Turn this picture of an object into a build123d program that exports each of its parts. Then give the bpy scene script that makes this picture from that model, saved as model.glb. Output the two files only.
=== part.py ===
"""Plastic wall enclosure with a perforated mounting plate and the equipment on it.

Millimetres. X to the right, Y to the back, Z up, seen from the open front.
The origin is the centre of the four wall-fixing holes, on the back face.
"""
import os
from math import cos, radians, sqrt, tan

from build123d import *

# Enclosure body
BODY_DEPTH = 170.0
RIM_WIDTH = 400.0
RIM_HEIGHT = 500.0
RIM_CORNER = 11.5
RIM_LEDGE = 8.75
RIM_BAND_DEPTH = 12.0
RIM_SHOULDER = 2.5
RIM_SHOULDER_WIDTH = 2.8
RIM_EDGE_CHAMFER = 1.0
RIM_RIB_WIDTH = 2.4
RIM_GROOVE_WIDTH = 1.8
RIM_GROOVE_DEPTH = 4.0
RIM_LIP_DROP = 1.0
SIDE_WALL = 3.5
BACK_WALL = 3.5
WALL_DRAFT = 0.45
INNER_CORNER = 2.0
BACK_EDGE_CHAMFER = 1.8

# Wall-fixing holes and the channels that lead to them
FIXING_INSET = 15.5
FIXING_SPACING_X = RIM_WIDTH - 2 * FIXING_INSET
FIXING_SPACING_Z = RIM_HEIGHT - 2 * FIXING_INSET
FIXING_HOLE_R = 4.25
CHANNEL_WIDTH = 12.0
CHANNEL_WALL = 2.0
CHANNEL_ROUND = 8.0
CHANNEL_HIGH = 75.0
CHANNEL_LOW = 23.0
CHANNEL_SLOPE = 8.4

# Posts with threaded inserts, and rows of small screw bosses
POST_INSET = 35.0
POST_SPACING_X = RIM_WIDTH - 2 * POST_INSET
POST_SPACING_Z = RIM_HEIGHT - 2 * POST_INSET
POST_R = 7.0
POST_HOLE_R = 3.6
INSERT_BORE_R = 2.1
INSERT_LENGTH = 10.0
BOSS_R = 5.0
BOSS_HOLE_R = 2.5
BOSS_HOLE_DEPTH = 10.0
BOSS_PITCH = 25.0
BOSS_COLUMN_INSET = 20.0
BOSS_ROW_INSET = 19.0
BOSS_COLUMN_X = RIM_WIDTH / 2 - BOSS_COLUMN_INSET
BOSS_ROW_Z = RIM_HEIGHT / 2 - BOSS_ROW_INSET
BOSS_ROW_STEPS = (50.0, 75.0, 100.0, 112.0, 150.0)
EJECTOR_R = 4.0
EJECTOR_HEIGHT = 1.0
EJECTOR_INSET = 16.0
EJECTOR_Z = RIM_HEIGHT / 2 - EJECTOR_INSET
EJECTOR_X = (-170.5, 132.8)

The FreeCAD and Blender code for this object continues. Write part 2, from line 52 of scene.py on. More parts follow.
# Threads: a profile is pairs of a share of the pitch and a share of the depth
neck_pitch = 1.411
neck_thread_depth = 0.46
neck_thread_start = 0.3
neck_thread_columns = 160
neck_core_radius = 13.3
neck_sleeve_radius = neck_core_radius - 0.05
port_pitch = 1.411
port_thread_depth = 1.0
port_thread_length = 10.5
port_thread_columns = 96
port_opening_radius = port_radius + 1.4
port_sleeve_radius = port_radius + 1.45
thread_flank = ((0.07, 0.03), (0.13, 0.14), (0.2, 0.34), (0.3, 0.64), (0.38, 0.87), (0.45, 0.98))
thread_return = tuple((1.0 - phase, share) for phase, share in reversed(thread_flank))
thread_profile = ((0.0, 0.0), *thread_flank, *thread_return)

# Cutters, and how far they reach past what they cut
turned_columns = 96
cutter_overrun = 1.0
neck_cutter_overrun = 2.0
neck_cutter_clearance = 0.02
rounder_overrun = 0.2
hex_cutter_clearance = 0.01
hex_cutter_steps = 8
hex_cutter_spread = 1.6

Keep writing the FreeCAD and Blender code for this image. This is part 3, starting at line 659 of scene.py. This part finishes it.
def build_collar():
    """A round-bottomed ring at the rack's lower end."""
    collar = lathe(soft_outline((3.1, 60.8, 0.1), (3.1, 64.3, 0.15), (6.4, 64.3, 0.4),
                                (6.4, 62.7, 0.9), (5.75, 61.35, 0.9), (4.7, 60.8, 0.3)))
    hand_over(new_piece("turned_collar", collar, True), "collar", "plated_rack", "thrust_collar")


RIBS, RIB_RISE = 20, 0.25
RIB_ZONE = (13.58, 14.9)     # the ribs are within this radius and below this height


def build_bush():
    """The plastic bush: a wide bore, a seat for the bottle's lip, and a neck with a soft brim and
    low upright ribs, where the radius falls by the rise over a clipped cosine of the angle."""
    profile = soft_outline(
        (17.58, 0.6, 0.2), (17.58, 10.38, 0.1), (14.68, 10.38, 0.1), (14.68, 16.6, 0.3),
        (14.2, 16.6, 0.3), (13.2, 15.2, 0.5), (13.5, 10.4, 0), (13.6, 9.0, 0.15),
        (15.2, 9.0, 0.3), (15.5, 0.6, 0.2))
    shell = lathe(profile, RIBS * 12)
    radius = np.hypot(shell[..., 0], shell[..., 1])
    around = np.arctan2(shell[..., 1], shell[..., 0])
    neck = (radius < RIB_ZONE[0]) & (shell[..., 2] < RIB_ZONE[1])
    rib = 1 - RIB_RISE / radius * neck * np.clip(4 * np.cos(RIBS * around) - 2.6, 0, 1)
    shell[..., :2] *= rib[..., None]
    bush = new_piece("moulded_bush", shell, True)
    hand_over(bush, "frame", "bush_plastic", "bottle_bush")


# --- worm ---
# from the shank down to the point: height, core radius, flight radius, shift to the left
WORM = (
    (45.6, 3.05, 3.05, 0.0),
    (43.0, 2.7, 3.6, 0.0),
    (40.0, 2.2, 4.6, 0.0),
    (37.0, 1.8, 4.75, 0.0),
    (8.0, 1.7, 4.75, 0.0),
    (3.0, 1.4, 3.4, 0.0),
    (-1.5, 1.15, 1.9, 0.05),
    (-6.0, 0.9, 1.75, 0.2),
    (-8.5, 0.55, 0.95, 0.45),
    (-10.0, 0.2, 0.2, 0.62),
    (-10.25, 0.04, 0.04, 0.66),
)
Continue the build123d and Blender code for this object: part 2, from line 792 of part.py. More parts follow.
----
■ The exercise
Copy out each line exactly.

■ Answer
Turn this picture of an object into a build123d program that exports each of its parts. Then give the bpy scene script that makes this picture from that model, saved as model.glb. Output the two files only.
=== part.py ===
"""Plastic wall enclosure with a perforated mounting plate and the equipment on it.

Millimetres. X to the right, Y to the back, Z up, seen from the open front.
The origin is the centre of the four wall-fixing holes, on the back face.
"""
import os
from math import cos, radians, sqrt, tan

from build123d import *

# Enclosure body
BODY_DEPTH = 170.0
RIM_WIDTH = 400.0
RIM_HEIGHT = 500.0
RIM_CORNER = 11.5
RIM_LEDGE = 8.75
RIM_BAND_DEPTH = 12.0
RIM_SHOULDER = 2.5
RIM_SHOULDER_WIDTH = 2.8
RIM_EDGE_CHAMFER = 1.0
RIM_RIB_WIDTH = 2.4
RIM_GROOVE_WIDTH = 1.8
RIM_GROOVE_DEPTH = 4.0
RIM_LIP_DROP = 1.0
SIDE_WALL = 3.5
BACK_WALL = 3.5
WALL_DRAFT = 0.45
INNER_CORNER = 2.0
BACK_EDGE_CHAMFER = 1.8

# Wall-fixing holes and the channels that lead to them
FIXING_INSET = 15.5
FIXING_SPACING_X = RIM_WIDTH - 2 * FIXING_INSET
FIXING_SPACING_Z = RIM_HEIGHT - 2 * FIXING_INSET
FIXING_HOLE_R = 4.25
CHANNEL_WIDTH = 12.0
CHANNEL_WALL = 2.0
CHANNEL_ROUND = 8.0
CHANNEL_HIGH = 75.0
CHANNEL_LOW = 23.0
CHANNEL_SLOPE = 8.4

# Posts with threaded inserts, and rows of small screw bosses
POST_INSET = 35.0
POST_SPACING_X = RIM_WIDTH - 2 * POST_INSET
POST_SPACING_Z = RIM_HEIGHT - 2 * POST_INSET
POST_R = 7.0
POST_HOLE_R = 3.6
INSERT_BORE_R = 2.1
INSERT_LENGTH = 10.0
BOSS_R = 5.0
BOSS_HOLE_R = 2.5
BOSS_HOLE_DEPTH = 10.0
BOSS_PITCH = 25.0
BOSS_COLUMN_INSET = 20.0
BOSS_ROW_INSET = 19.0
BOSS_COLUMN_X = RIM_WIDTH / 2 - BOSS_COLUMN_INSET
BOSS_ROW_Z = RIM_HEIGHT / 2 - BOSS_ROW_INSET
BOSS_ROW_STEPS = (50.0, 75.0, 100.0, 112.0, 150.0)
EJECTOR_R = 4.0
EJECTOR_HEIGHT = 1.0
EJECTOR_INSET = 16.0
EJECTOR_Z = RIM_HEIGHT / 2 - EJECTOR_INSET
EJECTOR_X = (-170.5, 132.8)

The FreeCAD and Blender code for this object continues. Write part 2, from line 52 of scene.py on. More parts follow.
# Threads: a profile is pairs of a share of the pitch and a share of the depth
neck_pitch = 1.411
neck_thread_depth = 0.46
neck_thread_start = 0.3
neck_thread_columns = 160
neck_core_radius = 13.3
neck_sleeve_radius = neck_core_radius - 0.05
port_pitch = 1.411
port_thread_depth = 1.0
port_thread_length = 10.5
port_thread_columns = 96
port_opening_radius = port_radius + 1.4
port_sleeve_radius = port_radius + 1.45
thread_flank = ((0.07, 0.03), (0.13, 0.14), (0.2, 0.34), (0.3, 0.64), (0.38, 0.87), (0.45, 0.98))
thread_return = tuple((1.0 - phase, share) for phase, share in reversed(thread_flank))
thread_profile = ((0.0, 0.0), *thread_flank, *thread_return)

# Cutters, and how far they reach past what they cut
turned_columns = 96
cutter_overrun = 1.0
neck_cutter_overrun = 2.0
neck_cutter_clearance = 0.02
rounder_overrun = 0.2
hex_cutter_clearance = 0.01
hex_cutter_steps = 8
hex_cutter_spread = 1.6

Keep writing the FreeCAD and Blender code for this image. This is part 3, starting at line 659 of scene.py. This part finishes it.
def build_collar():
    """A round-bottomed ring at the rack's lower end."""
    collar = lathe(soft_outline((3.1, 60.8, 0.1), (3.1, 64.3, 0.15), (6.4, 64.3, 0.4),
                                (6.4, 62.7, 0.9), (5.75, 61.35, 0.9), (4.7, 60.8, 0.3)))
    hand_over(new_piece("turned_collar", collar, True), "collar", "plated_rack", "thrust_collar")


RIBS, RIB_RISE = 20, 0.25
RIB_ZONE = (13.58, 14.9)     # the ribs are within this radius and below this height


def build_bush():
    """The plastic bush: a wide bore, a seat for the bottle's lip, and a neck with a soft brim and
    low upright ribs, where the radius falls by the rise over a clipped cosine of the angle."""
    profile = soft_outline(
        (17.58, 0.6, 0.2), (17.58, 10.38, 0.1), (14.68, 10.38, 0.1), (14.68, 16.6, 0.3),
        (14.2, 16.6, 0.3), (13.2, 15.2, 0.5), (13.5, 10.4, 0), (13.6, 9.0, 0.15),
        (15.2, 9.0, 0.3), (15.5, 0.6, 0.2))
    shell = lathe(profile, RIBS * 12)
    radius = np.hypot(shell[..., 0], shell[..., 1])
    around = np.arctan2(shell[..., 1], shell[..., 0])
    neck = (radius < RIB_ZONE[0]) & (shell[..., 2] < RIB_ZONE[1])
    rib = 1 - RIB_RISE / radius * neck * np.clip(4 * np.cos(RIBS * around) - 2.6, 0, 1)
    shell[..., :2] *= rib[..., None]
    bush = new_piece("moulded_bush", shell, True)
    hand_over(bush, "frame", "bush_plastic", "bottle_bush")


# --- worm ---
# from the shank down to the point: height, core radius, flight radius, shift to the left
WORM = (
    (45.6, 3.05, 3.05, 0.0),
    (43.0, 2.7, 3.6, 0.0),
    (40.0, 2.2, 4.6, 0.0),
    (37.0, 1.8, 4.75, 0.0),
    (8.0, 1.7, 4.75, 0.0),
    (3.0, 1.4, 3.4, 0.0),
    (-1.5, 1.15, 1.9, 0.05),
    (-6.0, 0.9, 1.75, 0.2),
    (-8.5, 0.55, 0.95, 0.45),
    (-10.0, 0.2, 0.2, 0.62),
    (-10.25, 0.04, 0.04, 0.66),
)
Continue the build123d and Blender code for this object: part 2, from line 792 of part.py. More parts follow.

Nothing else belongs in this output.